Copper(I)-catalyzed azide-alkyne cycloaddition-assisted polymerization of linear glucose-derived co/polymers

The synthesis of linear and controllable oligomers and polymers using sugar-derived monomers is still highly challenging. Herein, we present a method allowing the linear polymerization of a bifunctional glucose derivative as monomer, which contained an azide group at C1 and a propargyl group at C4 position of the glucose ring. The reaction conditions were optimized by grafting the monomer onto the surface of silica nanoparticles (SiNPs) and at the end-modified polyethylene glycol (PEG). For grafting the surface of SiNPs with the monomer, an azide-bearing chlorosilane linker was synthesized and introduced onto SiNPs surface.

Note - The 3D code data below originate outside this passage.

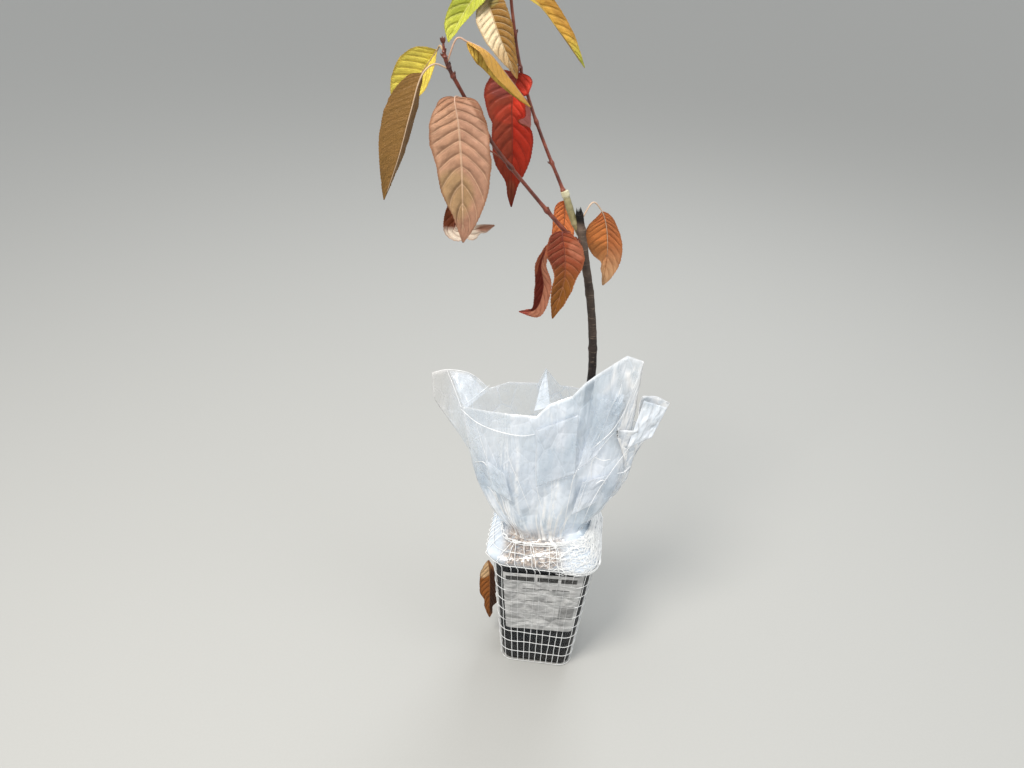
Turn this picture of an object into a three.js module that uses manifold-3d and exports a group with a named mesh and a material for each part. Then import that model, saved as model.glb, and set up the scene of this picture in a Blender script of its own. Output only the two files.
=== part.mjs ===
import * as THREE from 'three';
import Module from 'manifold-3d';

const wasm = await Module();
wasm.setup();

// millimetres, +Z up, origin at the middle of the pot's flat underside, -Y is the labelled front
const columns = 44;
const cornerFrom = 4 / 11;
const cornerTo = 7 / 11;
const clearance = 0.3;

const pot = {
  height: 275, baseHalf: 65.5, rimHalf: 88.5, baseCorner: 22, rimCorner: 30,
  wall: 1.6, floor: 3, footRound: 5, rimBand: 13, rimStep: 1.2,
  drainRadius: 6, drainReach: 36, drainSides: 16,
};
const soil = {
  top: 260, gap: 0.4, shoulder: 12, unevenness: 2, calmRadius: 60,
  mound: [{ inset: 1.5, drop: 3 }, { inset: 14, drop: 0.6 }, { inset: 45, drop: 0.4 }],
};
const film = {
  gap: 0.4, thickness: 0.9, hem: 10, shoulder: 0.45, pleats: 9, pleatDepth: 4,
  flareRows: [0, 0.17, 0.34, 0.5, 0.66, 0.84, 1],
  neck: { centre: [-1, 0], half: [73, 51], height: 303, tilt: 16 },
  waist: { centre: [-3, 2], half: [108, 63], height: 342, tilt: 8 },
  body: { centre: [-5, 5], half: [138, 72], height: 424, tilt: 4 },
};
const drape = { left: 14, right: 7, height: 274, rise: 2.5, sharpness: 4 };
const label = {
  bottom: 103, top: 257, bottomSlope: 0.055, topSlope: 0.075, halfWidth: 4.75,
  gap: 1.6, thickness: 0.4, crinkle: 0.1, rows: 8,
};
const net = {
  gap: 2.3, strandHalf: 0.8, strandRise: 1.2, lowestHoop: 2.3, pitch: 29, hoops: 9,
  shoulder: { share: 0.45, lift: 5 }, collar: { share: 0.8, lift: 3.5 },
};
const blade = {
  thickness: 2, stalkRadius: 1.3, ringPoints: 10, bendAt: 0.55, stalkRings: [0, 0.4, 0.8],
  baseHalf: 2.2, tipHalf: 1,
};

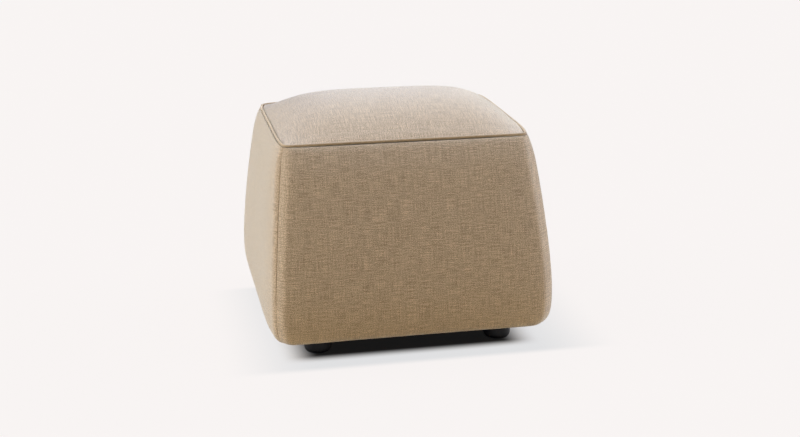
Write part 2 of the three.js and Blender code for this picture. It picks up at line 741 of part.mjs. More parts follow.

The copper(I)-catalyzed azide-alkyne cycloaddition using the glucose-derived monomer led to the growth of linear triazole-linked oligosaccharide-mimics on the surface of SiNPs with a degree of polymerization up to 13 and the formation of cyclic trimers and tetramers in the solution. Furthermore, during polymerization of the monomer at end-modified PEG, various linear diblock-copolymers pseudo-cellulose-block-PEG and triblock-copolymers pseudo-cellulose-block-PEG-block-pseudo-cellulose were obtained. The polymerization reactions expired with nearly complete consumption of the monomer and high yields between 88 and 94% were achieved. Obtained block-copolymers showed amphiphilic properties that helped to fractionate obtained polymers into lower and higher molecular weight fractions with narrow polymer dispersity D.